Donc, nous avons du temps, cela prendra des années, c'est une perspective très intéressante. Il y aura des conditions très nettes : Droits de l'Homme, place de la religion et respect de la religion des autres. Il y aura beaucoup de conditions, mais le dialogue se poursuivra. Voilà donc la position du président de la République. Mais il demeure fermement hostile à l'entrée de la Turquie.
Q - Doit-on aller vers un partenariat renforcé ?
R - C'est ce que pense la France. La France n'est pas seule en Europe, mais nous avons aussi un mécanisme constitutionnel qui fait que chaque élargissement de l'Union devrait être approuvé par un référendum dans notre pays, ce qui pourrait constituer un obstacle. C'est très important, il faut réfléchir à cela aussi.
Q - Quelle est dans votre opinion sur la contribution que la Roumanie peut apporter au projet d'Union méditerranéenne que la France soutient ?

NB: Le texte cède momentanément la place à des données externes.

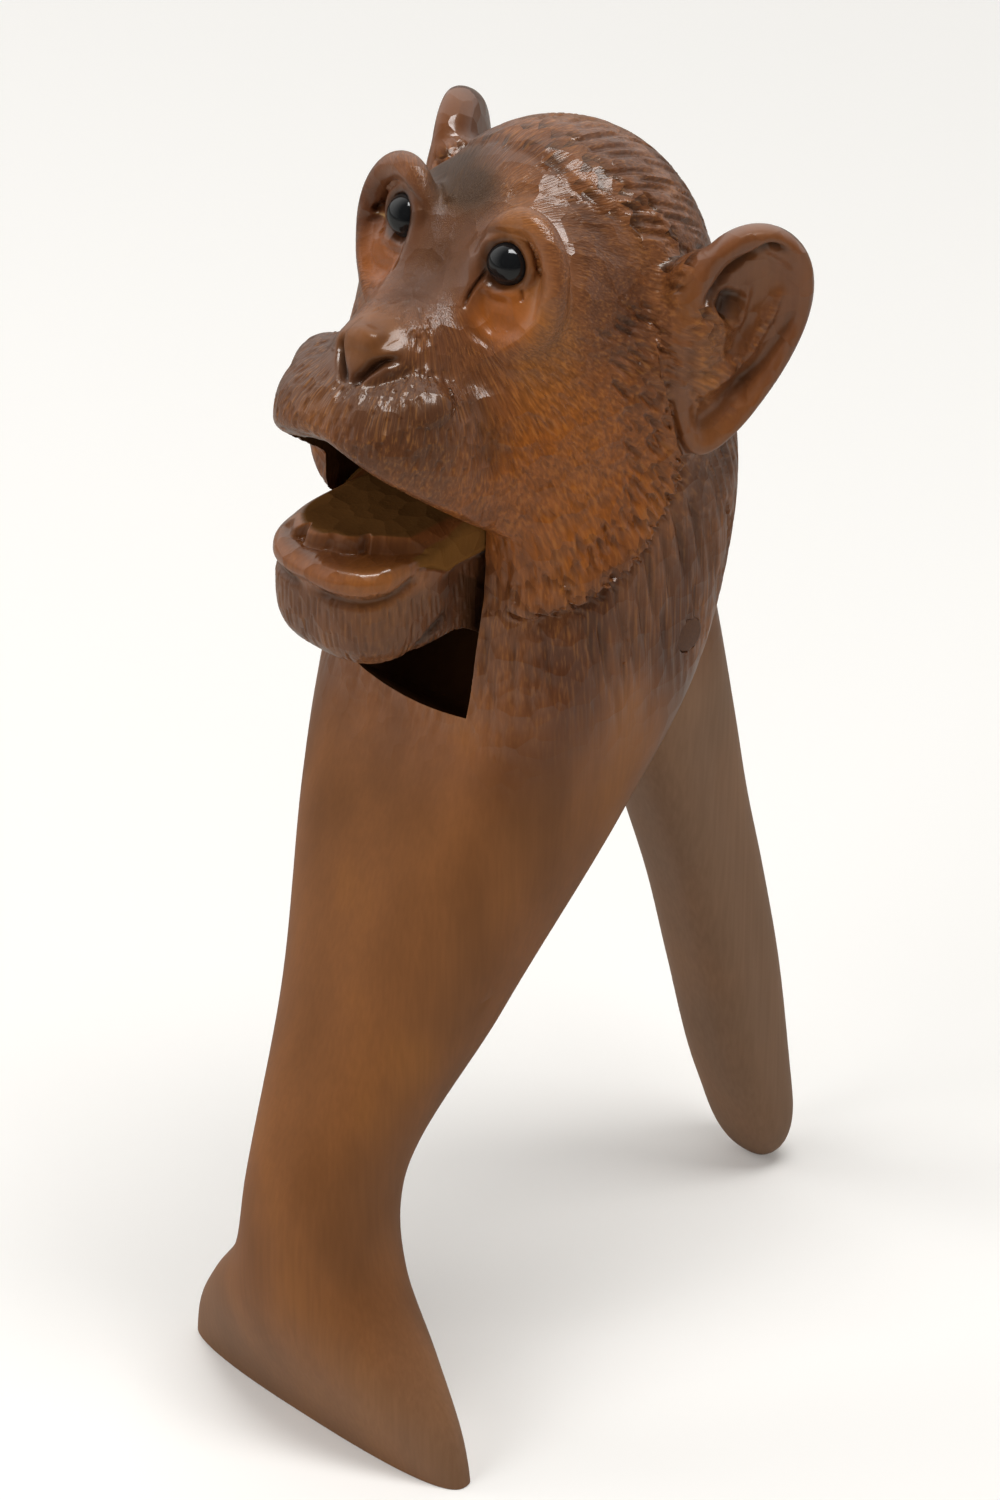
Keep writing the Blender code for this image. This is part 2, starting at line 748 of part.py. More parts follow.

R - Une contribution très importante, qu'elle a déjà apportée, puisque le ministre roumain des Affaires étrangères était présent à la réunion des dix ministres convoqués par la Slovénie, qui présidera l'Union européenne après le Portugal. Nous nous sommes réunis pour parler de cela en particulier, il y a un mois. La Bulgarie et la Roumanie ne font pas partie des pays qui ont des débouchés sur la mer Méditerranée, mais ils font partie de cette région et nous avons tenu à les inviter.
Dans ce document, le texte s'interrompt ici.